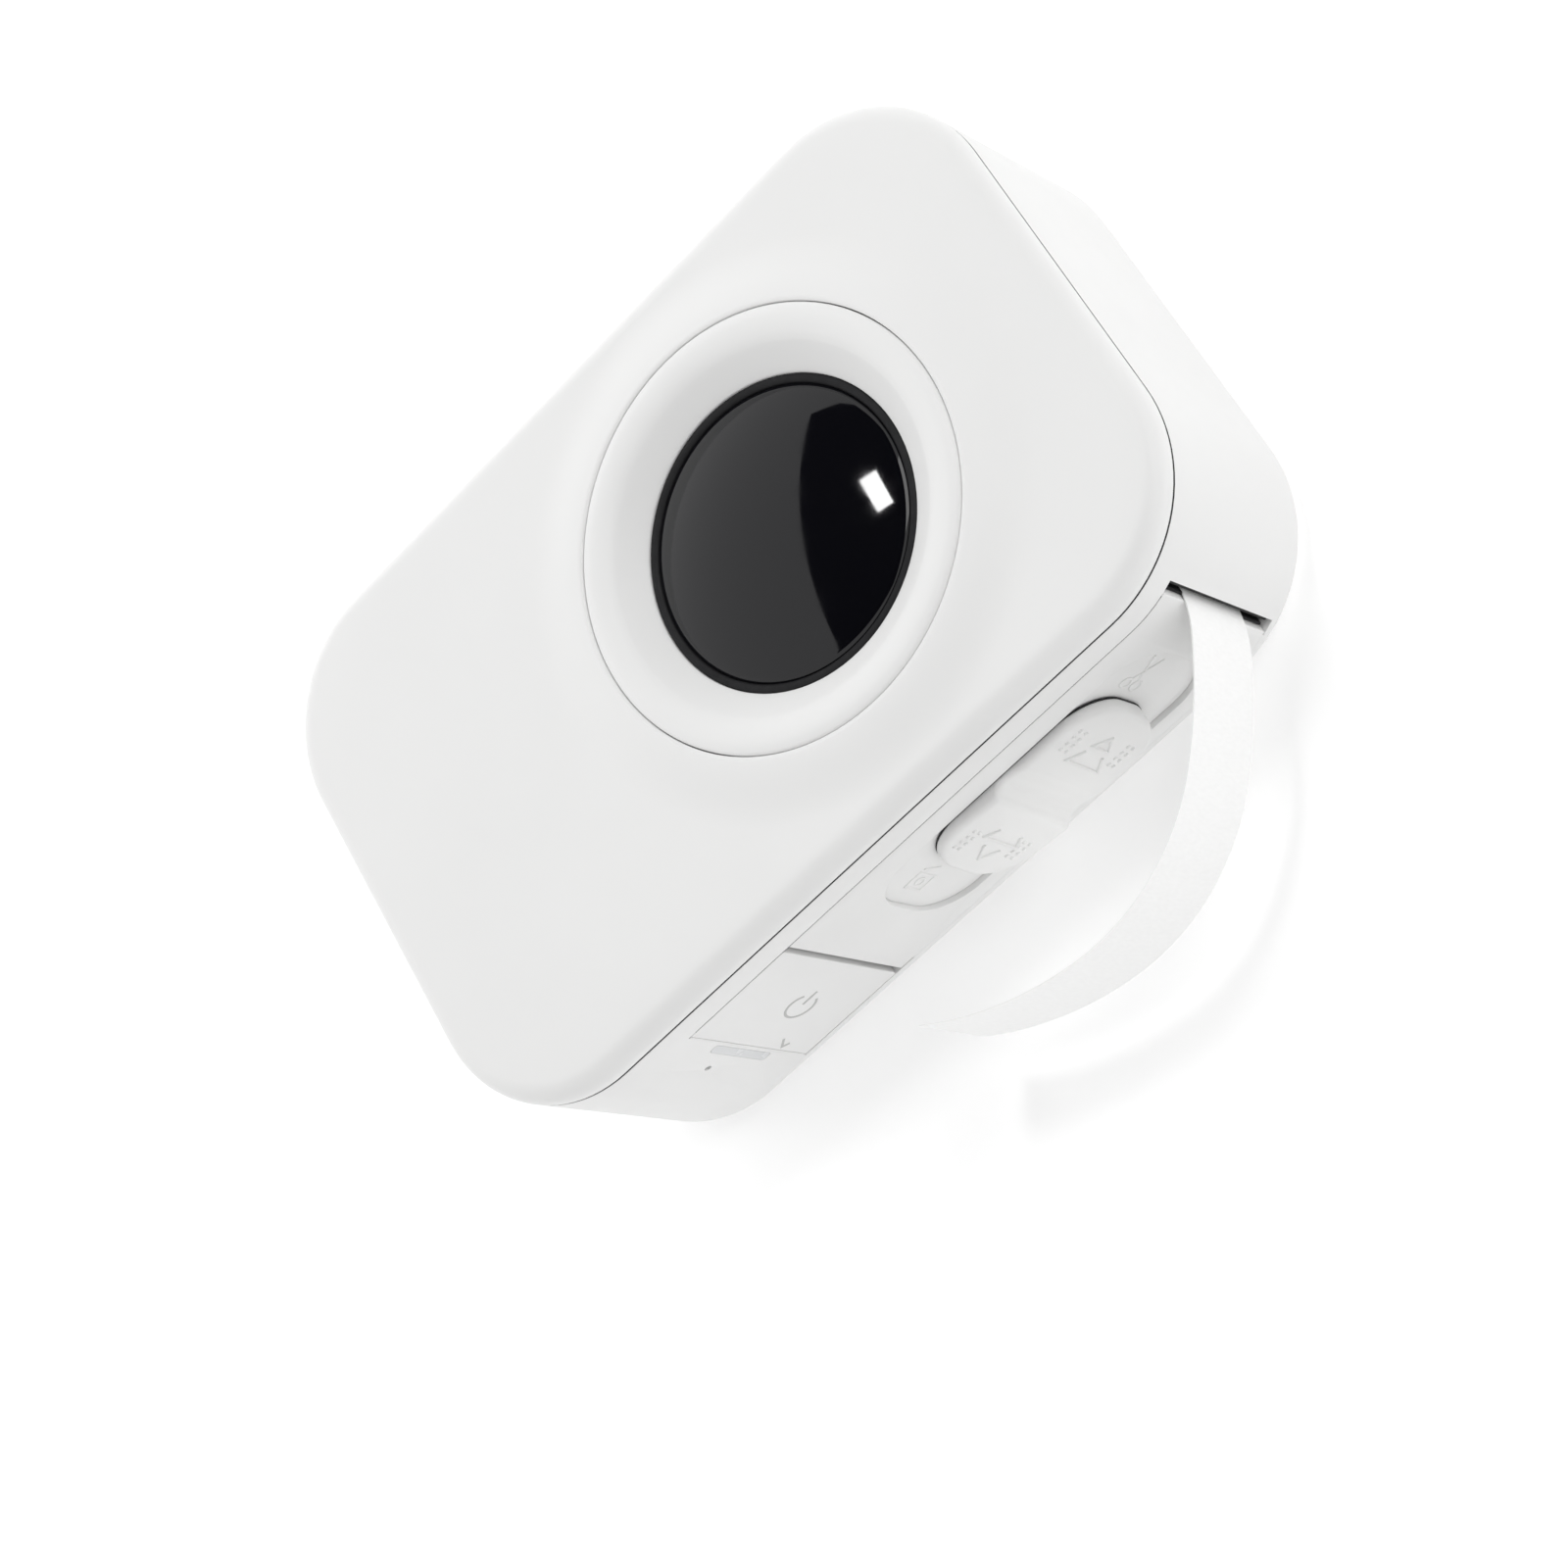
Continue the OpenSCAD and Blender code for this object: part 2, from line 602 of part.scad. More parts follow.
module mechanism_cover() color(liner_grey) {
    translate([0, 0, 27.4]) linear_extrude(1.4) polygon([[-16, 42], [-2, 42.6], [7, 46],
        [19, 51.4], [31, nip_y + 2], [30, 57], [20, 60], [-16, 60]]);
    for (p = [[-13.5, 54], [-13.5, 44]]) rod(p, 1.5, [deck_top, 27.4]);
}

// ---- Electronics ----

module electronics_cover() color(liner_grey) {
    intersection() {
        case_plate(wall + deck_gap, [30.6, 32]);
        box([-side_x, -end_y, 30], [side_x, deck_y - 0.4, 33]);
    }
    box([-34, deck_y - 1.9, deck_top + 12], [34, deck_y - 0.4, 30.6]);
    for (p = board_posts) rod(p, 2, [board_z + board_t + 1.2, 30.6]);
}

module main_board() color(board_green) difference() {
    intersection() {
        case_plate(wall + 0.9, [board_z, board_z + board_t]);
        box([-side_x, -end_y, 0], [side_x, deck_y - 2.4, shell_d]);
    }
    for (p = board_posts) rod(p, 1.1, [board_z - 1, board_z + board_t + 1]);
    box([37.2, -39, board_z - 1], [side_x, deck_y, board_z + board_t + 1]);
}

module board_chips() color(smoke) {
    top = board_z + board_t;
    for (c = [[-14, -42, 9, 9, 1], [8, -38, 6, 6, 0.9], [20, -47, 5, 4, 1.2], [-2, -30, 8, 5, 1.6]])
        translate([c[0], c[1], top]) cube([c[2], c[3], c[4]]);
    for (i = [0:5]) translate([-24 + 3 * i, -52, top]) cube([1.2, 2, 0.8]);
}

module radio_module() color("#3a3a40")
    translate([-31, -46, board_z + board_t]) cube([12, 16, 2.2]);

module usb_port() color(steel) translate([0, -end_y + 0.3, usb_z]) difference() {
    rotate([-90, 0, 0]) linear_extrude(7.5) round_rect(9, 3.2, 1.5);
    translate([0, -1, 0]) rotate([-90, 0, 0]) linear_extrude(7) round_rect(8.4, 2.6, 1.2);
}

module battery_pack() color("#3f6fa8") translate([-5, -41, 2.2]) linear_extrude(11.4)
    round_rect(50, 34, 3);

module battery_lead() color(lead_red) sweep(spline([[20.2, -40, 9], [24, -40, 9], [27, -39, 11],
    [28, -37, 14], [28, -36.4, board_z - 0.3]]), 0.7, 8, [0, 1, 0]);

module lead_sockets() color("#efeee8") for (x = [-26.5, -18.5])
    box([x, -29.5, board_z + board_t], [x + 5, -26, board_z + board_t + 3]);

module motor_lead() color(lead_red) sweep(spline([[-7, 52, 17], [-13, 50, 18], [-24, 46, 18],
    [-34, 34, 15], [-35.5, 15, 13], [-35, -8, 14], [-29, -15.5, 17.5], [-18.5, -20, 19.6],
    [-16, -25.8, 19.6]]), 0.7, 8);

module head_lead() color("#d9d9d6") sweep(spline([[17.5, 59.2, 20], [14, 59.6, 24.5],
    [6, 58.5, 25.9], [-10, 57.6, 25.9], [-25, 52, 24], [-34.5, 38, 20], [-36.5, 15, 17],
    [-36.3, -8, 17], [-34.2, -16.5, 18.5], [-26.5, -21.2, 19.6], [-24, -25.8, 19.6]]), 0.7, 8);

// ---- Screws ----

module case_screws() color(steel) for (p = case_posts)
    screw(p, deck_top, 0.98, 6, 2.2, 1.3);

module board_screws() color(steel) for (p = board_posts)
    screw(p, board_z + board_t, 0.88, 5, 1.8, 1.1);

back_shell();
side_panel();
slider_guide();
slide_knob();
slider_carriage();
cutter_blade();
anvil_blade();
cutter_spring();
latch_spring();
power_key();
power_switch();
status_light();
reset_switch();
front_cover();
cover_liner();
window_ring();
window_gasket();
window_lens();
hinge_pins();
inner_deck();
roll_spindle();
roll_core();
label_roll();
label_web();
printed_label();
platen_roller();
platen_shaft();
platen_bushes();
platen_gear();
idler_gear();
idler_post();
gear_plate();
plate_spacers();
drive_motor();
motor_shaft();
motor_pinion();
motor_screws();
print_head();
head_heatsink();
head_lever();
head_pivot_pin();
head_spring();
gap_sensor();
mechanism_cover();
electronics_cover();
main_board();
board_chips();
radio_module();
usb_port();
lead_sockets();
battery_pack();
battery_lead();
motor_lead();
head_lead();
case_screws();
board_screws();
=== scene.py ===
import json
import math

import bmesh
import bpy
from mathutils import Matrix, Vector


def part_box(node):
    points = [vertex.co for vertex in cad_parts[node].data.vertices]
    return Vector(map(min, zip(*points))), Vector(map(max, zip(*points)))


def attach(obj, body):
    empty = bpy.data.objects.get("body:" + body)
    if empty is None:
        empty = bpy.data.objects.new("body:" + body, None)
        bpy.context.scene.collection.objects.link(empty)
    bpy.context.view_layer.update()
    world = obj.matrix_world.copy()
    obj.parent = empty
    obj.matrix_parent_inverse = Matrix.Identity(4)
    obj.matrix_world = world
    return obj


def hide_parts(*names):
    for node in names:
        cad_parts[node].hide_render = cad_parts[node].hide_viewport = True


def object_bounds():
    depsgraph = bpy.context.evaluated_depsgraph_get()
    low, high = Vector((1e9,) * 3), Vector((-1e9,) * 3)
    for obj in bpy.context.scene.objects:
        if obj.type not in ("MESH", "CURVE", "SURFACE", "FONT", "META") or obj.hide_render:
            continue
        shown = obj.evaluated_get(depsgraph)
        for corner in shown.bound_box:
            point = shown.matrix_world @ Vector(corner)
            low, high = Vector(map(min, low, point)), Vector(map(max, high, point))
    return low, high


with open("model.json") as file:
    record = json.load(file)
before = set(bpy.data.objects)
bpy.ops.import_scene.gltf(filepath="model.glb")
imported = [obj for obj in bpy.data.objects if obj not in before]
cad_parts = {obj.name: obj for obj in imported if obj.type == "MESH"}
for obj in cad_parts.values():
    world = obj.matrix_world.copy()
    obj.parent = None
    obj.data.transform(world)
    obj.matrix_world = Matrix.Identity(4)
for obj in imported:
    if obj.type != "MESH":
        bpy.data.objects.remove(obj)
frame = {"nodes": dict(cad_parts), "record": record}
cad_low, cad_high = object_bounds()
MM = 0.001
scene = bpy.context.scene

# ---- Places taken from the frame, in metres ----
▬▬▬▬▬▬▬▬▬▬
**Task requirements:** Write the listing out again, exactly as shown above.

**Task response:**
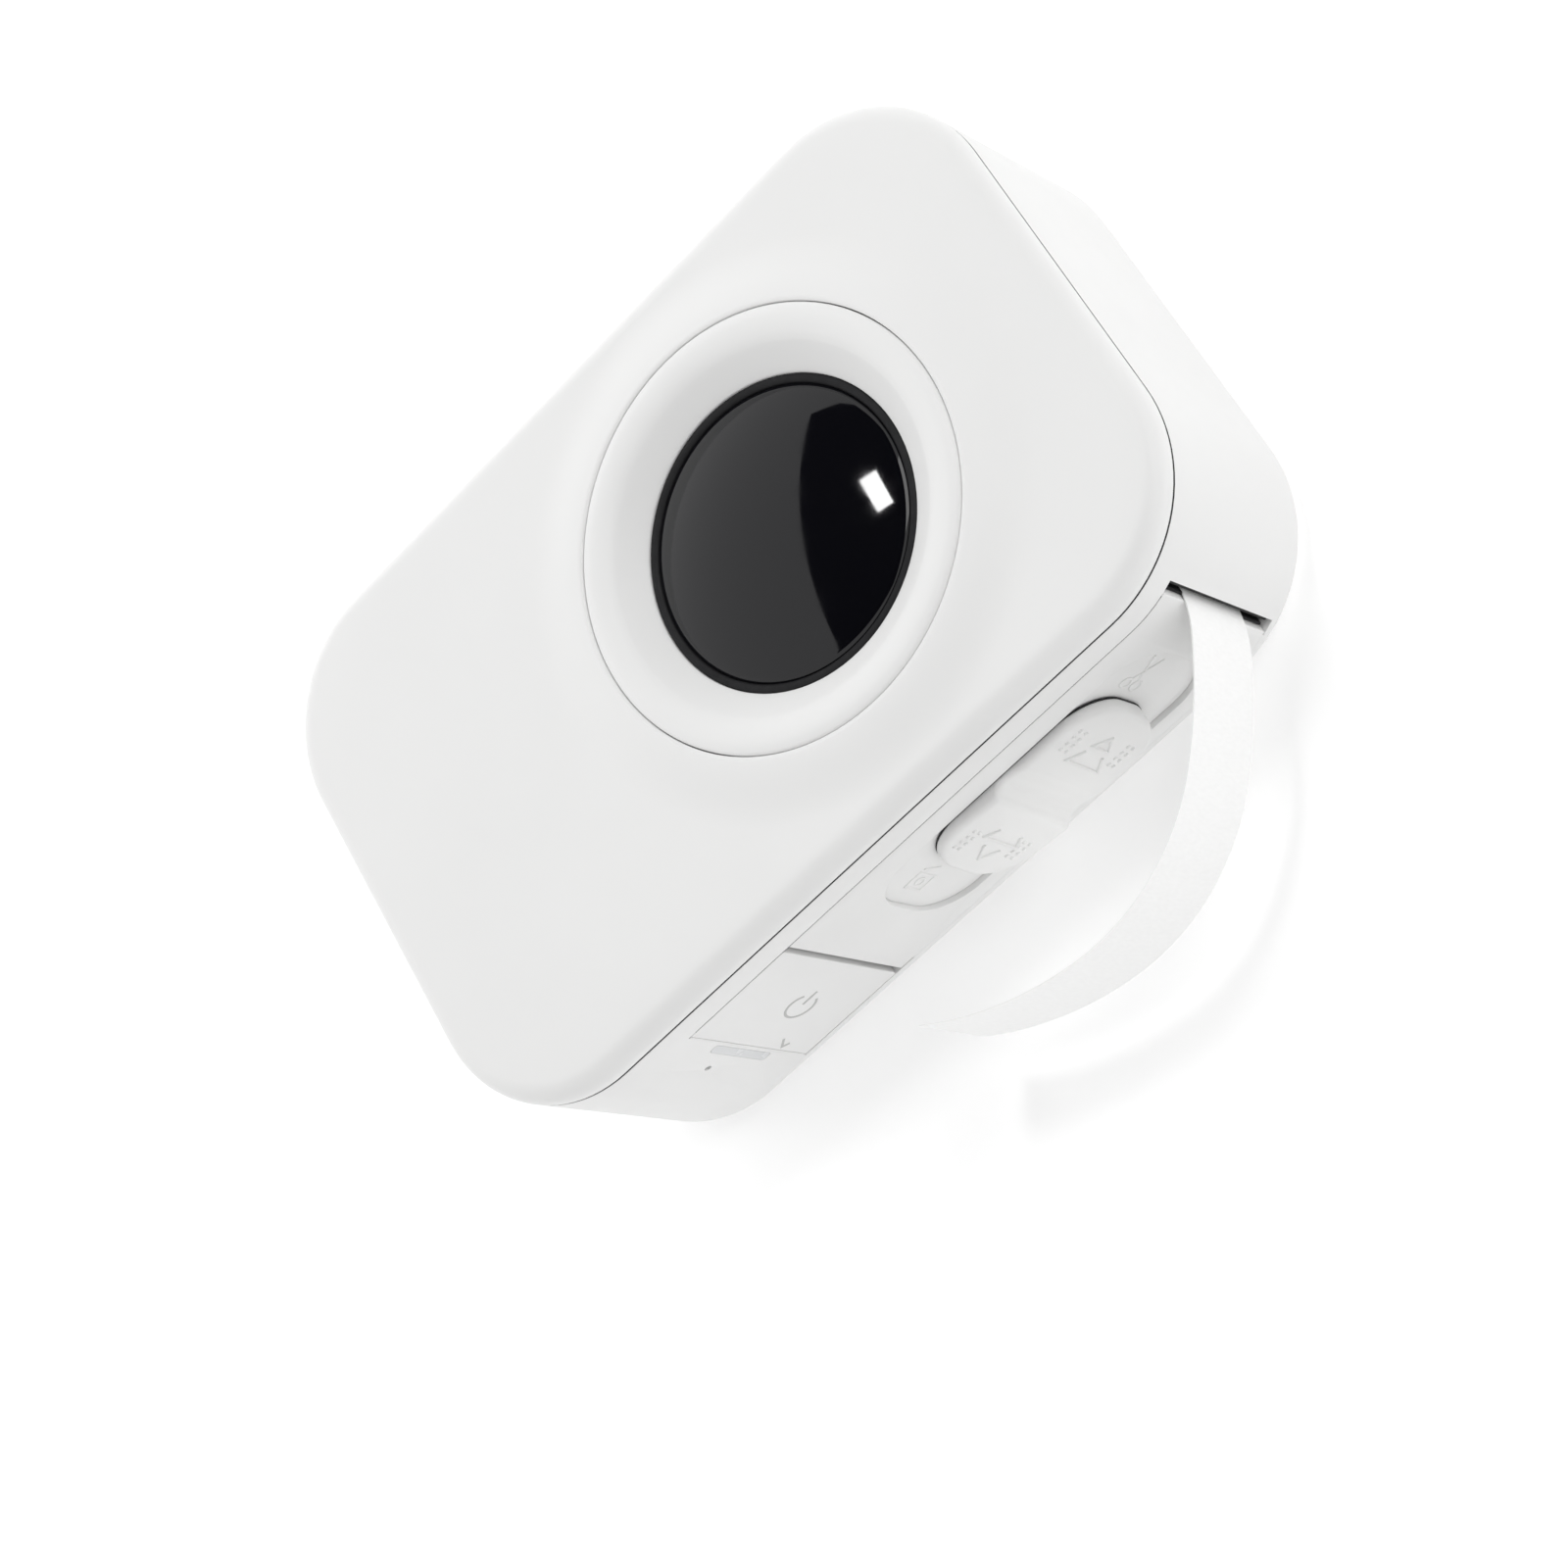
Continue the OpenSCAD and Blender code for this object: part 2, from line 602 of part.scad. More parts follow.
module mechanism_cover() color(liner_grey) {
    translate([0, 0, 27.4]) linear_extrude(1.4) polygon([[-16, 42], [-2, 42.6], [7, 46],
        [19, 51.4], [31, nip_y + 2], [30, 57], [20, 60], [-16, 60]]);
    for (p = [[-13.5, 54], [-13.5, 44]]) rod(p, 1.5, [deck_top, 27.4]);
}

// ---- Electronics ----

module electronics_cover() color(liner_grey) {
    intersection() {
        case_plate(wall + deck_gap, [30.6, 32]);
        box([-side_x, -end_y, 30], [side_x, deck_y - 0.4, 33]);
    }
    box([-34, deck_y - 1.9, deck_top + 12], [34, deck_y - 0.4, 30.6]);
    for (p = board_posts) rod(p, 2, [board_z + board_t + 1.2, 30.6]);
}

module main_board() color(board_green) difference() {
    intersection() {
        case_plate(wall + 0.9, [board_z, board_z + board_t]);
        box([-side_x, -end_y, 0], [side_x, deck_y - 2.4, shell_d]);
    }
    for (p = board_posts) rod(p, 1.1, [board_z - 1, board_z + board_t + 1]);
    box([37.2, -39, board_z - 1], [side_x, deck_y, board_z + board_t + 1]);
}

module board_chips() color(smoke) {
    top = board_z + board_t;
    for (c = [[-14, -42, 9, 9, 1], [8, -38, 6, 6, 0.9], [20, -47, 5, 4, 1.2], [-2, -30, 8, 5, 1.6]])
        translate([c[0], c[1], top]) cube([c[2], c[3], c[4]]);
    for (i = [0:5]) translate([-24 + 3 * i, -52, top]) cube([1.2, 2, 0.8]);
}

module radio_module() color("#3a3a40")
    translate([-31, -46, board_z + board_t]) cube([12, 16, 2.2]);

module usb_port() color(steel) translate([0, -end_y + 0.3, usb_z]) difference() {
    rotate([-90, 0, 0]) linear_extrude(7.5) round_rect(9, 3.2, 1.5);
    translate([0, -1, 0]) rotate([-90, 0, 0]) linear_extrude(7) round_rect(8.4, 2.6, 1.2);
}

module battery_pack() color("#3f6fa8") translate([-5, -41, 2.2]) linear_extrude(11.4)
    round_rect(50, 34, 3);

module battery_lead() color(lead_red) sweep(spline([[20.2, -40, 9], [24, -40, 9], [27, -39, 11],
    [28, -37, 14], [28, -36.4, board_z - 0.3]]), 0.7, 8, [0, 1, 0]);

module lead_sockets() color("#efeee8") for (x = [-26.5, -18.5])
    box([x, -29.5, board_z + board_t], [x + 5, -26, board_z + board_t + 3]);

module motor_lead() color(lead_red) sweep(spline([[-7, 52, 17], [-13, 50, 18], [-24, 46, 18],
    [-34, 34, 15], [-35.5, 15, 13], [-35, -8, 14], [-29, -15.5, 17.5], [-18.5, -20, 19.6],
    [-16, -25.8, 19.6]]), 0.7, 8);

module head_lead() color("#d9d9d6") sweep(spline([[17.5, 59.2, 20], [14, 59.6, 24.5],
    [6, 58.5, 25.9], [-10, 57.6, 25.9], [-25, 52, 24], [-34.5, 38, 20], [-36.5, 15, 17],
    [-36.3, -8, 17], [-34.2, -16.5, 18.5], [-26.5, -21.2, 19.6], [-24, -25.8, 19.6]]), 0.7, 8);

// ---- Screws ----

module case_screws() color(steel) for (p = case_posts)
    screw(p, deck_top, 0.98, 6, 2.2, 1.3);

module board_screws() color(steel) for (p = board_posts)
    screw(p, board_z + board_t, 0.88, 5, 1.8, 1.1);

back_shell();
side_panel();
slider_guide();
slide_knob();
slider_carriage();
cutter_blade();
anvil_blade();
cutter_spring();
latch_spring();
power_key();
power_switch();
status_light();
reset_switch();
front_cover();
cover_liner();
window_ring();
window_gasket();
window_lens();
hinge_pins();
inner_deck();
roll_spindle();
roll_core();
label_roll();
label_web();
printed_label();
platen_roller();
platen_shaft();
platen_bushes();
platen_gear();
idler_gear();
idler_post();
gear_plate();
plate_spacers();
drive_motor();
motor_shaft();
motor_pinion();
motor_screws();
print_head();
head_heatsink();
head_lever();
head_pivot_pin();
head_spring();
gap_sensor();
mechanism_cover();
electronics_cover();
main_board();
board_chips();
radio_module();
usb_port();
lead_sockets();
battery_pack();
battery_lead();
motor_lead();
head_lead();
case_screws();
board_screws();
=== scene.py ===
import json
import math

import bmesh
import bpy
from mathutils import Matrix, Vector


def part_box(node):
    points = [vertex.co for vertex in cad_parts[node].data.vertices]
    return Vector(map(min, zip(*points))), Vector(map(max, zip(*points)))


def attach(obj, body):
    empty = bpy.data.objects.get("body:" + body)
    if empty is None:
        empty = bpy.data.objects.new("body:" + body, None)
        bpy.context.scene.collection.objects.link(empty)
    bpy.context.view_layer.update()
    world = obj.matrix_world.copy()
    obj.parent = empty
    obj.matrix_parent_inverse = Matrix.Identity(4)
    obj.matrix_world = world
    return obj


def hide_parts(*names):
    for node in names:
        cad_parts[node].hide_render = cad_parts[node].hide_viewport = True


def object_bounds():
    depsgraph = bpy.context.evaluated_depsgraph_get()
    low, high = Vector((1e9,) * 3), Vector((-1e9,) * 3)
    for obj in bpy.context.scene.objects:
        if obj.type not in ("MESH", "CURVE", "SURFACE", "FONT", "META") or obj.hide_render:
            continue
        shown = obj.evaluated_get(depsgraph)
        for corner in shown.bound_box:
            point = shown.matrix_world @ Vector(corner)
            low, high = Vector(map(min, low, point)), Vector(map(max, high, point))
    return low, high


with open("model.json") as file:
    record = json.load(file)
before = set(bpy.data.objects)
bpy.ops.import_scene.gltf(filepath="model.glb")
imported = [obj for obj in bpy.data.objects if obj not in before]
cad_parts = {obj.name: obj for obj in imported if obj.type == "MESH"}
for obj in cad_parts.values():
    world = obj.matrix_world.copy()
    obj.parent = None
    obj.data.transform(world)
    obj.matrix_world = Matrix.Identity(4)
for obj in imported:
    if obj.type != "MESH":
        bpy.data.objects.remove(obj)
frame = {"nodes": dict(cad_parts), "record": record}
cad_low, cad_high = object_bounds()
MM = 0.001
scene = bpy.context.scene

# ---- Places taken from the frame, in metres ----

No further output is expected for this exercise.